▸ **Written problem**: Reproduce all of the data word for word.

================================

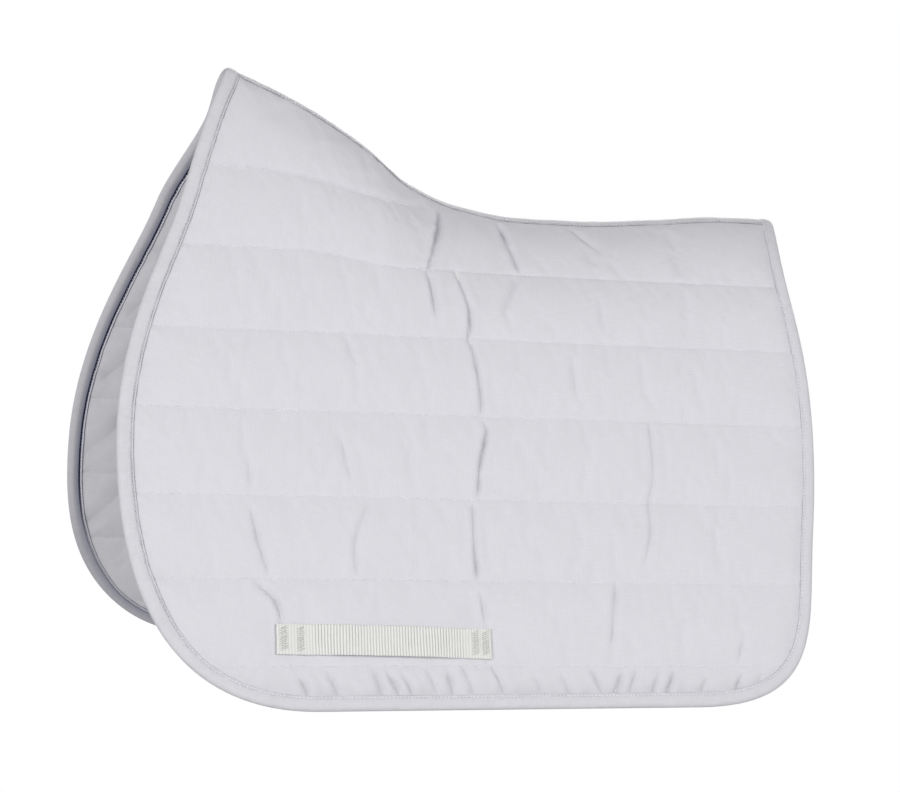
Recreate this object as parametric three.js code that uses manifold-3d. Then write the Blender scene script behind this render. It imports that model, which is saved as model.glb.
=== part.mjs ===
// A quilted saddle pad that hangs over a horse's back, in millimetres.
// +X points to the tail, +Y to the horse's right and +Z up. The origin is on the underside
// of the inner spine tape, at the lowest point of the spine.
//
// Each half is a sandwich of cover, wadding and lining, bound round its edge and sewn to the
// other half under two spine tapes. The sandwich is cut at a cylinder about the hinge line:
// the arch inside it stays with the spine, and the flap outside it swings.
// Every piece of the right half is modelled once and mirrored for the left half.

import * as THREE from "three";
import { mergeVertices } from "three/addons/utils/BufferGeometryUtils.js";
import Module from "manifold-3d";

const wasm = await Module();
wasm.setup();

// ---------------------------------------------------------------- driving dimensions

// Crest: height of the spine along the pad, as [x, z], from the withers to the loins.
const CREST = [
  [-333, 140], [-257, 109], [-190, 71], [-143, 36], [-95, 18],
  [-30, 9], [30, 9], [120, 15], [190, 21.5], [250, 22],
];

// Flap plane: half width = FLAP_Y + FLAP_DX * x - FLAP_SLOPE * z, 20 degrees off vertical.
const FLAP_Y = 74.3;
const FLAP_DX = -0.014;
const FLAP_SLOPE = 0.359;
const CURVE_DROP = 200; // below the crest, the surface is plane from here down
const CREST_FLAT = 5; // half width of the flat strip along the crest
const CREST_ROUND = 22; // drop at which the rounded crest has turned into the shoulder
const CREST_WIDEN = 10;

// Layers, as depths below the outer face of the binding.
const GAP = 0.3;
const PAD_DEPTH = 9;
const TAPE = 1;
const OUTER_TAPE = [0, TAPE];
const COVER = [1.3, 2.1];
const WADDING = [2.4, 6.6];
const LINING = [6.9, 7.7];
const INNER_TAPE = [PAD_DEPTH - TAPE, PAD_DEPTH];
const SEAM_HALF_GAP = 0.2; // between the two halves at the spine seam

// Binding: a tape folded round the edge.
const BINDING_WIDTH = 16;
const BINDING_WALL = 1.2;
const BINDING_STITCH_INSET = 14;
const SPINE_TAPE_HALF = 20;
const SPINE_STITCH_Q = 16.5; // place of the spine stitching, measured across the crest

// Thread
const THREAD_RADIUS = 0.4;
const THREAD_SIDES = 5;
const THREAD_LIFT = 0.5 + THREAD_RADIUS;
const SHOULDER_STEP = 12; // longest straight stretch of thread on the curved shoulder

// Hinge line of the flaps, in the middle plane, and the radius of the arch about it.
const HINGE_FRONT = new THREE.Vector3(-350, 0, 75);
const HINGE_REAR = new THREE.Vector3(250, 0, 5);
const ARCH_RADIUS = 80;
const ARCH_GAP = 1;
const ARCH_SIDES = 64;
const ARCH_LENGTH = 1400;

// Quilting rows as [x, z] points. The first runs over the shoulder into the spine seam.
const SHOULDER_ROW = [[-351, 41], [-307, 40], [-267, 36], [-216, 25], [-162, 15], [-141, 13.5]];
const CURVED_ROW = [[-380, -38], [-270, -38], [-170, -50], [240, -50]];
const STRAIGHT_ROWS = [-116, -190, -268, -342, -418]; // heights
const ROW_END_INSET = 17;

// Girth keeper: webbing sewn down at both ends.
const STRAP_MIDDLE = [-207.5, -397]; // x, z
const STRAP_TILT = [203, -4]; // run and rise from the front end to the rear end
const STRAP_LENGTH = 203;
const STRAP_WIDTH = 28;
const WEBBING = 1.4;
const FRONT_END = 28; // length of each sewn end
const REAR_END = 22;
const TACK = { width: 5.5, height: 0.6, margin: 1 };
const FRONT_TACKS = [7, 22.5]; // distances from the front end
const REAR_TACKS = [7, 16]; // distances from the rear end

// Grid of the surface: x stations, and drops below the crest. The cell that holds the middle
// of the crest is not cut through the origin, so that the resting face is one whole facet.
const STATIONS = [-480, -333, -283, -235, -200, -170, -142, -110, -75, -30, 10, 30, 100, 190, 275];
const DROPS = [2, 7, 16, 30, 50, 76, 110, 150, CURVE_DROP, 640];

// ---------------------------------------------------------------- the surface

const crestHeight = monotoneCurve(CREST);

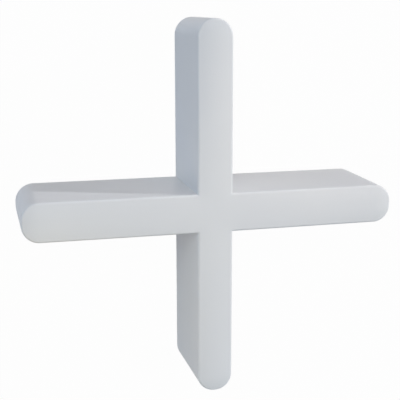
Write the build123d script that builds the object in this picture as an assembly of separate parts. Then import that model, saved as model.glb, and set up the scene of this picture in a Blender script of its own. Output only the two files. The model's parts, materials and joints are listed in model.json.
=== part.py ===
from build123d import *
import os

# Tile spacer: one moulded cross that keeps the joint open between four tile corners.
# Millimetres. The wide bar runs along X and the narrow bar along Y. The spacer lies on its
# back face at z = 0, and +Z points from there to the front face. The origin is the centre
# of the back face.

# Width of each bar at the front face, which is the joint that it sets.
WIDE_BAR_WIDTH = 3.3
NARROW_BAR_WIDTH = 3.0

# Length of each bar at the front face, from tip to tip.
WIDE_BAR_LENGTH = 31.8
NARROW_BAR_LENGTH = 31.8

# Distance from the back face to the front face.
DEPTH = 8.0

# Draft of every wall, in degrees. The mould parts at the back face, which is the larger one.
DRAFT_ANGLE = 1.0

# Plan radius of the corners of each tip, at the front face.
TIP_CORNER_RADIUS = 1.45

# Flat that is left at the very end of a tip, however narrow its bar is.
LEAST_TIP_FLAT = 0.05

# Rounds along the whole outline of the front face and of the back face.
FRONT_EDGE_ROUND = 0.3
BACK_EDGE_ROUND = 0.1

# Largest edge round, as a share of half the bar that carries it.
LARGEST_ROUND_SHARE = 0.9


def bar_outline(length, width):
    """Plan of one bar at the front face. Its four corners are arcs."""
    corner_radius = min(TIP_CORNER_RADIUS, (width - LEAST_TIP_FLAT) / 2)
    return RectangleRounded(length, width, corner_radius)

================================

▸ **The response**:
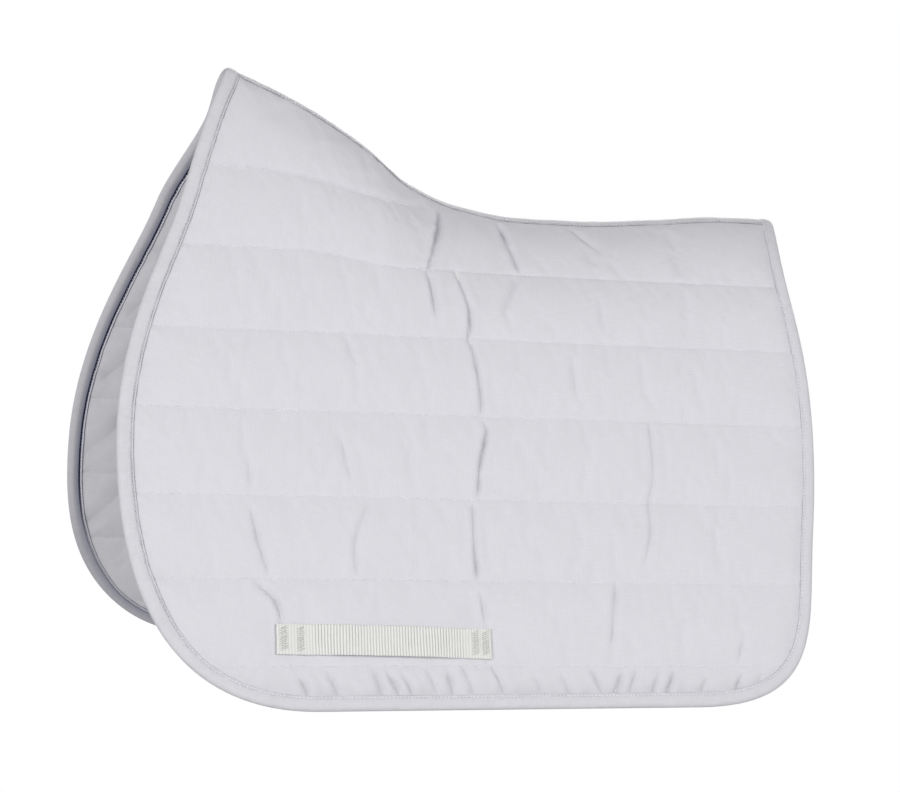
Recreate this object as parametric three.js code that uses manifold-3d. Then write the Blender scene script behind this render. It imports that model, which is saved as model.glb.
=== part.mjs ===
// A quilted saddle pad that hangs over a horse's back, in millimetres.
// +X points to the tail, +Y to the horse's right and +Z up. The origin is on the underside
// of the inner spine tape, at the lowest point of the spine.
//
// Each half is a sandwich of cover, wadding and lining, bound round its edge and sewn to the
// other half under two spine tapes. The sandwich is cut at a cylinder about the hinge line:
// the arch inside it stays with the spine, and the flap outside it swings.
// Every piece of the right half is modelled once and mirrored for the left half.

import * as THREE from "three";
import { mergeVertices } from "three/addons/utils/BufferGeometryUtils.js";
import Module from "manifold-3d";

const wasm = await Module();
wasm.setup();

// ---------------------------------------------------------------- driving dimensions

// Crest: height of the spine along the pad, as [x, z], from the withers to the loins.
const CREST = [
  [-333, 140], [-257, 109], [-190, 71], [-143, 36], [-95, 18],
  [-30, 9], [30, 9], [120, 15], [190, 21.5], [250, 22],
];

// Flap plane: half width = FLAP_Y + FLAP_DX * x - FLAP_SLOPE * z, 20 degrees off vertical.
const FLAP_Y = 74.3;
const FLAP_DX = -0.014;
const FLAP_SLOPE = 0.359;
const CURVE_DROP = 200; // below the crest, the surface is plane from here down
const CREST_FLAT = 5; // half width of the flat strip along the crest
const CREST_ROUND = 22; // drop at which the rounded crest has turned into the shoulder
const CREST_WIDEN = 10;

// Layers, as depths below the outer face of the binding.
const GAP = 0.3;
const PAD_DEPTH = 9;
const TAPE = 1;
const OUTER_TAPE = [0, TAPE];
const COVER = [1.3, 2.1];
const WADDING = [2.4, 6.6];
const LINING = [6.9, 7.7];
const INNER_TAPE = [PAD_DEPTH - TAPE, PAD_DEPTH];
const SEAM_HALF_GAP = 0.2; // between the two halves at the spine seam

// Binding: a tape folded round the edge.
const BINDING_WIDTH = 16;
const BINDING_WALL = 1.2;
const BINDING_STITCH_INSET = 14;
const SPINE_TAPE_HALF = 20;
const SPINE_STITCH_Q = 16.5; // place of the spine stitching, measured across the crest

// Thread
const THREAD_RADIUS = 0.4;
const THREAD_SIDES = 5;
const THREAD_LIFT = 0.5 + THREAD_RADIUS;
const SHOULDER_STEP = 12; // longest straight stretch of thread on the curved shoulder

// Hinge line of the flaps, in the middle plane, and the radius of the arch about it.
const HINGE_FRONT = new THREE.Vector3(-350, 0, 75);
const HINGE_REAR = new THREE.Vector3(250, 0, 5);
const ARCH_RADIUS = 80;
const ARCH_GAP = 1;
const ARCH_SIDES = 64;
const ARCH_LENGTH = 1400;

// Quilting rows as [x, z] points. The first runs over the shoulder into the spine seam.
const SHOULDER_ROW = [[-351, 41], [-307, 40], [-267, 36], [-216, 25], [-162, 15], [-141, 13.5]];
const CURVED_ROW = [[-380, -38], [-270, -38], [-170, -50], [240, -50]];
const STRAIGHT_ROWS = [-116, -190, -268, -342, -418]; // heights
const ROW_END_INSET = 17;

// Girth keeper: webbing sewn down at both ends.
const STRAP_MIDDLE = [-207.5, -397]; // x, z
const STRAP_TILT = [203, -4]; // run and rise from the front end to the rear end
const STRAP_LENGTH = 203;
const STRAP_WIDTH = 28;
const WEBBING = 1.4;
const FRONT_END = 28; // length of each sewn end
const REAR_END = 22;
const TACK = { width: 5.5, height: 0.6, margin: 1 };
const FRONT_TACKS = [7, 22.5]; // distances from the front end
const REAR_TACKS = [7, 16]; // distances from the rear end

// Grid of the surface: x stations, and drops below the crest. The cell that holds the middle
// of the crest is not cut through the origin, so that the resting face is one whole facet.
const STATIONS = [-480, -333, -283, -235, -200, -170, -142, -110, -75, -30, 10, 30, 100, 190, 275];
const DROPS = [2, 7, 16, 30, 50, 76, 110, 150, CURVE_DROP, 640];

// ---------------------------------------------------------------- the surface

const crestHeight = monotoneCurve(CREST);

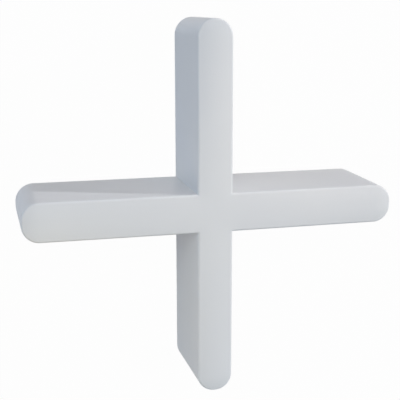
Write the build123d script that builds the object in this picture as an assembly of separate parts. Then import that model, saved as model.glb, and set up the scene of this picture in a Blender script of its own. Output only the two files. The model's parts, materials and joints are listed in model.json.
=== part.py ===
from build123d import *
import os

# Tile spacer: one moulded cross that keeps the joint open between four tile corners.
# Millimetres. The wide bar runs along X and the narrow bar along Y. The spacer lies on its
# back face at z = 0, and +Z points from there to the front face. The origin is the centre
# of the back face.

# Width of each bar at the front face, which is the joint that it sets.
WIDE_BAR_WIDTH = 3.3
NARROW_BAR_WIDTH = 3.0

# Length of each bar at the front face, from tip to tip.
WIDE_BAR_LENGTH = 31.8
NARROW_BAR_LENGTH = 31.8

# Distance from the back face to the front face.
DEPTH = 8.0

# Draft of every wall, in degrees. The mould parts at the back face, which is the larger one.
DRAFT_ANGLE = 1.0

# Plan radius of the corners of each tip, at the front face.
TIP_CORNER_RADIUS = 1.45

# Flat that is left at the very end of a tip, however narrow its bar is.
LEAST_TIP_FLAT = 0.05

# Rounds along the whole outline of the front face and of the back face.
FRONT_EDGE_ROUND = 0.3
BACK_EDGE_ROUND = 0.1

# Largest edge round, as a share of half the bar that carries it.
LARGEST_ROUND_SHARE = 0.9


def bar_outline(length, width):
    """Plan of one bar at the front face. Its four corners are arcs."""
    corner_radius = min(TIP_CORNER_RADIUS, (width - LEAST_TIP_FLAT) / 2)
    return RectangleRounded(length, width, corner_radius)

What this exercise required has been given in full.